Memang saat ini sudah sangat ramai wisatawan yang berkunjung ke Pulau-Pulau tersebut, namun tak dapat dipungkiri terlalu banyak wisatawan juga bisa mengancam kelestarian cagar budaya jika tidak disertai perlindungan yang baik. Maka dari itu perlu peran dari kita semua untuk melestarikan cagar budaya tanpa menutup perkembangan pariwisata di kawasan tersebut.

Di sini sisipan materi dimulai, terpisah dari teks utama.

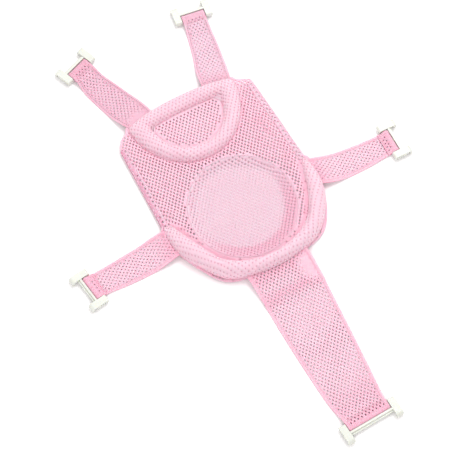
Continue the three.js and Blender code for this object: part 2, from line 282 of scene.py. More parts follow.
def unstretched(surface, centres, step=0.4):
    """For each centre, the 2x2 matrix that undoes the surface's stretch of the flat cloth."""
    here, _ = surface(centres)
    right, _ = surface(centres + [step, 0])
    ahead, _ = surface(centres + [0, step])
    dx, dy = (right - here) / step, (ahead - here) / step
    metric = np.empty((len(centres), 2, 2))
    metric[:, 0, 0], metric[:, 1, 1] = (dx * dx).sum(1), (dy * dy).sum(1)
    metric[:, 0, 1] = metric[:, 1, 0] = (dx * dy).sum(1)
    values, vectors = np.linalg.eigh(metric)
    shrink = 1 / np.sqrt(np.clip(values, 0.6, 16))
    return vectors @ (shrink[:, :, None] * vectors.transpose(0, 2, 1))


def perforated(name, loops, surface, thickness, material, phase=(0.0, 0.0), margin=1.1, size=HOLE_SIZE,
               closed_off=None, narrowed=None, guides=(), bulge=0.45, density_and_shade=None, seed=1):
    """A sheet of mesh fabric with real holes through it.

    loops are its outline and its cut-outs in the flat cloth, surface(xy) gives points and normals in space,
    and thickness is the cloth's, or a function of xy. closed_off(xy) is True where the knit has no holes,
    narrowed(xy) is how wide they are against the others, guides are further lines that the triangles follow,
    and density_and_shade(xy) is how far the colour there turns to the darker pile_and_shade colour, from 0 to
    1:
    denser knit at hems, and painted shade in creases, folds, on flanks and slopes.
    """
    loops = [anticlockwise(np.asarray(loop, float)) for loop in loops]
    outer, cuts = loops[0], loops[1:]
    centres = lattice(outer.min(0), outer.max(0), phase)
    keep = inside(centres, outer)
    for cut in cuts:
        keep &= ~inside(centres, cut)
    centres = centres[keep]
    room = np.min([distance_to(centres, loop) for loop in loops], axis=0)
    centres = centres[room > margin + 0.5 * (size[0] + size[1])]
    shut = np.zeros(len(centres), bool) if closed_off is None else closed_off(centres)
    solid, centres = centres[shut], centres[~shut]

    random = np.random.default_rng(seed)
    scale = 1 + random.uniform(-0.05, 0.05, (len(centres), 1, 1))
    if narrowed is not None:
        scale = scale * narrowed(centres)[:, None, None]
    shift = random.uniform(-0.08, 0.08, (len(centres), 1, 2))
    ovals = hole_offsets(size)[None] * scale + shift
    holes = centres[:, None, :] + ovals @ unstretched(surface, centres).transpose(0, 2, 1)

    verts, faces, edges = [], [], []
    for loop in [*loops, *holes]:
        faces.append(list(range(len(verts), len(verts) + len(loop))))
        verts.extend(loop.tolist())
    for guide in guides:
        first = len(verts)
        verts.extend(np.asarray(guide, float).tolist())
        edges.extend((k, k + 1) for k in range(first, len(verts) - 1))
    verts.extend(solid.tolist())
    out, _, tris, _, _, origin = delaunay_2d_cdt([Vector(v) for v in verts], edges, faces, 0, 1e-6, True)
    flat = np.array([v[:] for v in out], float)
    tris = np.array([t for t, where in zip(tris, origin) if list(where) == [0]], int)

    # Edges used once are the rims of the cloth and of its holes.
    pairs = np.concatenate([tris[:, [0, 1]], tris[:, [1, 2]], tris[:, [2, 0]]])
    forward = pairs[:, 0] * len(flat) + pairs[:, 1]
    backward = pairs[:, 1] * len(flat) + pairs[:, 0]
    rim = pairs[~np.isin(forward, backward)]
    along = flat[rim[:, 1]] - flat[rim[:, 0]]
    side = unit(np.stack([along[:, 1], -along[:, 0]], axis=1))
    away = np.zeros_like(flat)
    np.add.at(away, rim[:, 0], side)
    np.add.at(away, rim[:, 1], side)
    on_rim = np.unique(rim)
    away = unit(away[on_rim])
    rim_index = np.full(len(flat), -1)
    rim_index[on_rim] = np.arange(len(on_rim))
    undo = unstretched(surface, flat[on_rim])
    middle_flat = flat[on_rim] + np.einsum("nij,nj->ni", undo, away) * bulge

    points, normals = surface(flat)
    half = (thickness(flat) if callable(thickness) else np.full(len(flat), float(thickness)))[:, None] / 2
    middle, _ = surface(middle_flat)
    count = len(flat)
    mid = 2 * count + rim_index
    a, b = rim[:, 0], rim[:, 1]
    quads = [
        *np.stack([b, a, mid[a], mid[b]], axis=1),
        *np.stack([mid[b], mid[a], a + count, b + count], axis=1),
    ]
    # Faces take density_and_shade; the inside of each hole takes the full pile_and_shade colour, partly
    # deeper pile and partly painted shade.
    darkening = np.zeros(count) if density_and_shade is None else density_and_shade(flat)
    pile_and_shade_mix = np.concatenate([darkening, darkening, np.ones(len(on_rim))])
    weave = np.vstack([flat, flat, middle_flat])
    return make_object(name, np.vstack([points + normals * half, points - normals * half, middle]),
                       [*tris, *(tris[:, ::-1] + count), *quads], material, weave, pile_and_shade_mix)


def height_surface(height, step=0.5):
    """A surface over the plan, from a function giving its height."""
    def surface(xy):
        dx = (height(xy + [step, 0]) - height(xy - [step, 0])) / (2 * step)
        dy = (height(xy + [0, step]) - height(xy - [0, step])) / (2 * step)
        normal = np.stack([-dx, -dy, np.ones(len(xy))], axis=1)
        return np.column_stack([xy, height(xy)]), unit(normal)
    return surface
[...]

Pak Candrian sendiri memberikan solusi agar dibuat Open Air Museum, dimana wisatawan juga diajak untuk melakukan kegiatan arkeologi sehingga secara langsung ikut melestarikan cagar budaya yang tersisa, namun dengan syarat pengunjung mesti dibatasi. Saya sangat mendukung ide Pak Candrian ini, semoga lewat tulisan ini anak-anak muda seperti saya bisa menjadi wisatawan yang bertanggung jawab dan semoga pihak-pihak terkait bisa segera melakukan tindakan nyata.
Hmmm sepertinya sudah nggak ada ide nulis lagi sangat panjang tulisan saya, terima kasih kepada Kompasiana dan Kementrian Pariwisata yang sudah membuat blog trip ini yang tak lain sebagai tindakan nyata mengembangkan wisata bahari dan wisata sejarah di Kepulaun Seribu.